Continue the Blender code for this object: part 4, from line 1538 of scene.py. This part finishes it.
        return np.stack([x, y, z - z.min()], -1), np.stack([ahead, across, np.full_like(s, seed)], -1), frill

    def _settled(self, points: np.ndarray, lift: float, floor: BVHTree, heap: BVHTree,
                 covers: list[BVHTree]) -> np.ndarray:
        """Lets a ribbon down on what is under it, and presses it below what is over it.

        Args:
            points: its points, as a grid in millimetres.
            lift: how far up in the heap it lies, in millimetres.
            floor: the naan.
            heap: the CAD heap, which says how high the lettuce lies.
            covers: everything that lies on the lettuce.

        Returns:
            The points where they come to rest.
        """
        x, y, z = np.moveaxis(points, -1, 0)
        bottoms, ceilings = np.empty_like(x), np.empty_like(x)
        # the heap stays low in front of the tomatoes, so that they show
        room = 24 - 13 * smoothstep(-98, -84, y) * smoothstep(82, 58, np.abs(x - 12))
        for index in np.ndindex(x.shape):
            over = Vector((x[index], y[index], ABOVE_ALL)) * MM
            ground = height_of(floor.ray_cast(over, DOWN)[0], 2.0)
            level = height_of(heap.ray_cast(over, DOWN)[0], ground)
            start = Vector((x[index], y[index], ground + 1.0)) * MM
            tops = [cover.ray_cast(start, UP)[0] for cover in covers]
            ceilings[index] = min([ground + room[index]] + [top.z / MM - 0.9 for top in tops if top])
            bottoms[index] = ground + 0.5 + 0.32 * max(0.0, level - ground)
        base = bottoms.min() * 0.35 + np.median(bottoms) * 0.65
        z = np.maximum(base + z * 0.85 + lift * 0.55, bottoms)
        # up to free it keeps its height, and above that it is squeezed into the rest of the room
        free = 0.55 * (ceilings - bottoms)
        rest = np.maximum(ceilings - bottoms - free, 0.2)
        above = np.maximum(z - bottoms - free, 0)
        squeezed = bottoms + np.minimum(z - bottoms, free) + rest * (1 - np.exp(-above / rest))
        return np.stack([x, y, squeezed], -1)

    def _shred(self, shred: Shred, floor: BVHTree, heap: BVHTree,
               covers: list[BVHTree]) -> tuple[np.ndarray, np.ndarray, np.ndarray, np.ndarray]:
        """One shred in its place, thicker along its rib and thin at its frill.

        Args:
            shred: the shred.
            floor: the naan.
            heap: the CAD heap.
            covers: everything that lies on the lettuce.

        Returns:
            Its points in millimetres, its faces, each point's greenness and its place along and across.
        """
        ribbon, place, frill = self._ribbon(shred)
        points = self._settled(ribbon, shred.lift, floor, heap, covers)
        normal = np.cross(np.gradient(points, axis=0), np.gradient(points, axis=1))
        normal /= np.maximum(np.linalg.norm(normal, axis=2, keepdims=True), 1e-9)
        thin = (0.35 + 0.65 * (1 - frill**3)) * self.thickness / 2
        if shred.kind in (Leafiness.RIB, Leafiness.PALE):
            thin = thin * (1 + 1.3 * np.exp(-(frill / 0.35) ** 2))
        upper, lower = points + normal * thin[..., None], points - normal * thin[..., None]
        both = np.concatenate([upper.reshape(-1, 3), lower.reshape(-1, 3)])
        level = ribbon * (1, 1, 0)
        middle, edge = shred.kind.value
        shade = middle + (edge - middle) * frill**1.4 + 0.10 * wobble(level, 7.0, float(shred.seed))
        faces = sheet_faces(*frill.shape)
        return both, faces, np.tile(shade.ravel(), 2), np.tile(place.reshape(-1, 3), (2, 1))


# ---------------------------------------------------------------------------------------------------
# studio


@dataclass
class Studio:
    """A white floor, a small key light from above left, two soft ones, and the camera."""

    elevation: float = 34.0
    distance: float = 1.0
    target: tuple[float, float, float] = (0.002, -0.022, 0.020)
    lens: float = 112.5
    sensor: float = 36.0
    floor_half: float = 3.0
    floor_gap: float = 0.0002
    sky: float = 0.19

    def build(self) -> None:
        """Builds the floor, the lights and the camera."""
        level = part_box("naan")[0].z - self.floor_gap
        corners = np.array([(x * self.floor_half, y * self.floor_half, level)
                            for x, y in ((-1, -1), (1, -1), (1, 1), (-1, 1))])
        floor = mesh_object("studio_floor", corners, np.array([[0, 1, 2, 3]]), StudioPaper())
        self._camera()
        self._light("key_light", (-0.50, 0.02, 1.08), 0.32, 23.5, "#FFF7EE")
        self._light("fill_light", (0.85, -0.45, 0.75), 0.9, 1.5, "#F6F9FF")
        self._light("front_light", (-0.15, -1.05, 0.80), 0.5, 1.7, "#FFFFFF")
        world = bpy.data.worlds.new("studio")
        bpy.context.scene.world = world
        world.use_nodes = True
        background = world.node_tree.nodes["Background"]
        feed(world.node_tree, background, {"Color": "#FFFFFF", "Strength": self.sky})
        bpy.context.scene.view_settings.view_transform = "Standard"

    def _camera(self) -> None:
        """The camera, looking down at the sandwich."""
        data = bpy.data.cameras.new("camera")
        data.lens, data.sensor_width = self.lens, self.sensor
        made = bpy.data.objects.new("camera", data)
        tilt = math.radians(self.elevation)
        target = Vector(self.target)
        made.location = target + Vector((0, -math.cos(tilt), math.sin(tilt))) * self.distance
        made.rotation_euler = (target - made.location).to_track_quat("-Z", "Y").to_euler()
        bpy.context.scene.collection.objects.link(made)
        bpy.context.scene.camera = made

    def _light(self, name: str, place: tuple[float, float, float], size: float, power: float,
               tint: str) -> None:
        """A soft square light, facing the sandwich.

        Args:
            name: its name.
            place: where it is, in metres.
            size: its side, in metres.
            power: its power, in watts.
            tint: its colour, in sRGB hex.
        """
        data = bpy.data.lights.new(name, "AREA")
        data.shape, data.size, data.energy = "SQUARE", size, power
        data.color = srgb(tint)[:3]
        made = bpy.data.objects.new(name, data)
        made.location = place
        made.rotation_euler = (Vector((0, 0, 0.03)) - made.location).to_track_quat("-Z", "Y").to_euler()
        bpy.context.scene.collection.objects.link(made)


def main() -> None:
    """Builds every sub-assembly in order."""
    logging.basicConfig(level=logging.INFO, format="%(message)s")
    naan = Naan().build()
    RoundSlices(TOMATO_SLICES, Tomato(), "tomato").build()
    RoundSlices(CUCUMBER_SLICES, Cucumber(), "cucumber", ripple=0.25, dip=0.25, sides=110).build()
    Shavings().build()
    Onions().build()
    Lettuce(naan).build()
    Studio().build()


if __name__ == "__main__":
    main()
==
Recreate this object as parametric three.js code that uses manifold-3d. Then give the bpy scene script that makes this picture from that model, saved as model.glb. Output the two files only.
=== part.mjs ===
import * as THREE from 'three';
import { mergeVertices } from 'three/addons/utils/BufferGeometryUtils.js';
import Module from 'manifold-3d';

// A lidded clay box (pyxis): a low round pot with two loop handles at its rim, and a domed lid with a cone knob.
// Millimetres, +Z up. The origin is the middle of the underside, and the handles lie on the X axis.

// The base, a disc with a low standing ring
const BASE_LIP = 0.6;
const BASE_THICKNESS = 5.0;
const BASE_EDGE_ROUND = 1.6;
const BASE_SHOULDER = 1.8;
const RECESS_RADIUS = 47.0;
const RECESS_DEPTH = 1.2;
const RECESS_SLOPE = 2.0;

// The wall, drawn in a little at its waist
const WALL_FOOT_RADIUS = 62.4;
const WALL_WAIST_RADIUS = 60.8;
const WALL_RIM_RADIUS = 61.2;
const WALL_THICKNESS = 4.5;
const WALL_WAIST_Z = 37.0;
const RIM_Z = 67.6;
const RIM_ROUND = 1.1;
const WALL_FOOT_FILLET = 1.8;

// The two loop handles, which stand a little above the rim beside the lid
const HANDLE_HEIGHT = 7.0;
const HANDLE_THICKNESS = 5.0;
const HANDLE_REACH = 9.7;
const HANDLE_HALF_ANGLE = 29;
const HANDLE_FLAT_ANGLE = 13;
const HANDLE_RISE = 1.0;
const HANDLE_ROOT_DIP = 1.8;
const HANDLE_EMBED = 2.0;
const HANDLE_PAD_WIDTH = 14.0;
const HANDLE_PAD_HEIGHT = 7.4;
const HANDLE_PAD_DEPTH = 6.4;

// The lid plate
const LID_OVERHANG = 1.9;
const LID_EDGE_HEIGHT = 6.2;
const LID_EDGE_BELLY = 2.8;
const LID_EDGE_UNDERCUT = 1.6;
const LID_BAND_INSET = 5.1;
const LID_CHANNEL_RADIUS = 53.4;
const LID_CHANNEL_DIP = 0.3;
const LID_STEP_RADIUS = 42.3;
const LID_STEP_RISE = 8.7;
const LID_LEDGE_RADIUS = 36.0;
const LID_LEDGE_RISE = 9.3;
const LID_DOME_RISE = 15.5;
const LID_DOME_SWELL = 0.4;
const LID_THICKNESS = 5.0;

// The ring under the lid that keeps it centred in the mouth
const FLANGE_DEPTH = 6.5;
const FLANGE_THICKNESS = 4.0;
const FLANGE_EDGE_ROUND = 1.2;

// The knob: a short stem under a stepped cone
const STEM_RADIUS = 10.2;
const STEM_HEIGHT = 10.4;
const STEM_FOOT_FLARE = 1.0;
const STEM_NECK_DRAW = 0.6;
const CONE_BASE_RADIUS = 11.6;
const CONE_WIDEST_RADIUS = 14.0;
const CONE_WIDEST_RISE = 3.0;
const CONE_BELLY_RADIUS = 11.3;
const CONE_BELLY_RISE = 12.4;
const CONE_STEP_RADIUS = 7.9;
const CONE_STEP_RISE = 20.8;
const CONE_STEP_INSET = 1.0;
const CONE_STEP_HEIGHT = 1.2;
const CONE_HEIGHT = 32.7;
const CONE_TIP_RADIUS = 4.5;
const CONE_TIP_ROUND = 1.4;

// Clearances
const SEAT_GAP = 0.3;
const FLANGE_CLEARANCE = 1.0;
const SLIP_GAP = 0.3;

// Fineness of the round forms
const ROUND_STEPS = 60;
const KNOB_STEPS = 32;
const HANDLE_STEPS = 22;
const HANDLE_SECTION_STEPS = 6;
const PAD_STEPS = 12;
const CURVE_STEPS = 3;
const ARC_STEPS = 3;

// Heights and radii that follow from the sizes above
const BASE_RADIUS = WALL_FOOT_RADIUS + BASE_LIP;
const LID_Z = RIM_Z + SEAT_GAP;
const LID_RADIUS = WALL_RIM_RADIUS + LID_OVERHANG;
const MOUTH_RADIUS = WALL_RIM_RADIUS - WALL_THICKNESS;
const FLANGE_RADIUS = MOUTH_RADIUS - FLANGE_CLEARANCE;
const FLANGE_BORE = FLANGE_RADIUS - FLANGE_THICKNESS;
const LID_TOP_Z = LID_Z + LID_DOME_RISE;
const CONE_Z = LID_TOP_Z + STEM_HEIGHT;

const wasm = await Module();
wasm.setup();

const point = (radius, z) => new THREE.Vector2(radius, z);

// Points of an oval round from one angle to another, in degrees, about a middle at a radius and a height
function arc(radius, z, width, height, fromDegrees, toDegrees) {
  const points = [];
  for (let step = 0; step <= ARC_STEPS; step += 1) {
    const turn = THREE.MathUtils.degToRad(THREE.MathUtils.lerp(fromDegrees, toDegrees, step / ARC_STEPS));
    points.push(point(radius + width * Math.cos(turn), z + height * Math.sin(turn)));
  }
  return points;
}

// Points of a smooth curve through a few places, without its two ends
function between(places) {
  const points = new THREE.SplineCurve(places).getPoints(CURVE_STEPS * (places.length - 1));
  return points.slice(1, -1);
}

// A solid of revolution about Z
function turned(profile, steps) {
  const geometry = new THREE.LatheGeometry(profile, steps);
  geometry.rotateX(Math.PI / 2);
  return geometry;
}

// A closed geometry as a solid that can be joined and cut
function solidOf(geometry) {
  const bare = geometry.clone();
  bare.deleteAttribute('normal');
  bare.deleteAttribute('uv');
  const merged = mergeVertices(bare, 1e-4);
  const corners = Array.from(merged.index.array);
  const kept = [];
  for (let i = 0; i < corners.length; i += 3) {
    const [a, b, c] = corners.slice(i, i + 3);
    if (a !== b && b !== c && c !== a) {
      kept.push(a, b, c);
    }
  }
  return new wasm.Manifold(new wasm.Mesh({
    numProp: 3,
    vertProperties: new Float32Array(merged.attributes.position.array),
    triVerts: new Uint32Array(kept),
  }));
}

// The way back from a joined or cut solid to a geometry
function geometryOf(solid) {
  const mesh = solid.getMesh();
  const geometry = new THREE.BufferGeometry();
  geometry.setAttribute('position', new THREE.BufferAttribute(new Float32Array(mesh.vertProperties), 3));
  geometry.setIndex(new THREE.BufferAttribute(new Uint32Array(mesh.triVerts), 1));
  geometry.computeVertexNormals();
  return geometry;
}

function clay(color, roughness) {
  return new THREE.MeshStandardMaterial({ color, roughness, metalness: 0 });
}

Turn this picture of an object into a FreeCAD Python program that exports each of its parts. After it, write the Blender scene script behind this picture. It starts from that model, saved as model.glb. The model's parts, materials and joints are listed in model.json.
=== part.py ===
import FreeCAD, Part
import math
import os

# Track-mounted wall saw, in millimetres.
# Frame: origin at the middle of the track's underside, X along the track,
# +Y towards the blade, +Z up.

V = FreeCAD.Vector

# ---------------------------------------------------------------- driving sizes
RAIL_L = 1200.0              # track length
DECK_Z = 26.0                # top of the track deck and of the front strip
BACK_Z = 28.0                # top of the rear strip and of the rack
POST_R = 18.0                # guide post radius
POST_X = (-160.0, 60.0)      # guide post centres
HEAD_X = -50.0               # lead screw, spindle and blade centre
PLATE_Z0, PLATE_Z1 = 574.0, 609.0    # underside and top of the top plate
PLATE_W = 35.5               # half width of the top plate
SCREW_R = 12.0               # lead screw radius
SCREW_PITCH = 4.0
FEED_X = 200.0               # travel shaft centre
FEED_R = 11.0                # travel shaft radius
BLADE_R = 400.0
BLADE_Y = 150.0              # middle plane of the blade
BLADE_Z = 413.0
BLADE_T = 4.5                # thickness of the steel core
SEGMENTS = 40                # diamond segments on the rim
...
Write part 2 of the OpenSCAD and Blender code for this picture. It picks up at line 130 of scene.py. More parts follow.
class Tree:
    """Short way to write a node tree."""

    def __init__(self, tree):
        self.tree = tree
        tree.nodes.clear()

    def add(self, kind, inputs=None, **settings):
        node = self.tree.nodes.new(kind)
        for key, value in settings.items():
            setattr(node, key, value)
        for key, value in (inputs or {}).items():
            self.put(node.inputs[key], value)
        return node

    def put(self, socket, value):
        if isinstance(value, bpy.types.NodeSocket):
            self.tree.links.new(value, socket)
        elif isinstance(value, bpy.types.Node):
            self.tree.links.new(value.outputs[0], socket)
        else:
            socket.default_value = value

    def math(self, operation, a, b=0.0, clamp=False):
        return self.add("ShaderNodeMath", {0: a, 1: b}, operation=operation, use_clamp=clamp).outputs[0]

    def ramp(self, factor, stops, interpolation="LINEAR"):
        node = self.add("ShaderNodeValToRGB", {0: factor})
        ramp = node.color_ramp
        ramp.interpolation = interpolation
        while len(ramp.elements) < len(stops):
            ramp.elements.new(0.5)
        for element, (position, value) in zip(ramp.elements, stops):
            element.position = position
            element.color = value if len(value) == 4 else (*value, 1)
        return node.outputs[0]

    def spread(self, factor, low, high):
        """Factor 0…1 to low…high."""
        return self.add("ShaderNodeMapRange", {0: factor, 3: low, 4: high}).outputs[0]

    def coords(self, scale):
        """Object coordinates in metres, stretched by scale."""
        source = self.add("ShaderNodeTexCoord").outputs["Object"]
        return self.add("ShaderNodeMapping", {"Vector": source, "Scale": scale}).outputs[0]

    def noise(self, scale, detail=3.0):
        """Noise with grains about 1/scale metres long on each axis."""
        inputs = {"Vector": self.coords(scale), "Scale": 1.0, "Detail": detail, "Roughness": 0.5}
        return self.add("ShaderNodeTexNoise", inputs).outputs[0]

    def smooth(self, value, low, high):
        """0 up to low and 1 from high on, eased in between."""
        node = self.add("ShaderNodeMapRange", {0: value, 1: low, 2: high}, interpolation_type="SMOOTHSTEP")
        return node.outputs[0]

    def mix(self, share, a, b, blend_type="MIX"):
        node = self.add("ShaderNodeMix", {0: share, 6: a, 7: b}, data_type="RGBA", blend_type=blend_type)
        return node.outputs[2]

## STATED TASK
Look back at the data above. Transcribe exactly the lines starting at the line that contains "Continue the Blender" and ending at the line that contains "is over it.".

## EXERCISE ANSWER
Continue the Blender code for this object: part 4, from line 1538 of scene.py. This part finishes it.
        return np.stack([x, y, z - z.min()], -1), np.stack([ahead, across, np.full_like(s, seed)], -1), frill

    def _settled(self, points: np.ndarray, lift: float, floor: BVHTree, heap: BVHTree,
                 covers: list[BVHTree]) -> np.ndarray:
        """Lets a ribbon down on what is under it, and presses it below what is over it.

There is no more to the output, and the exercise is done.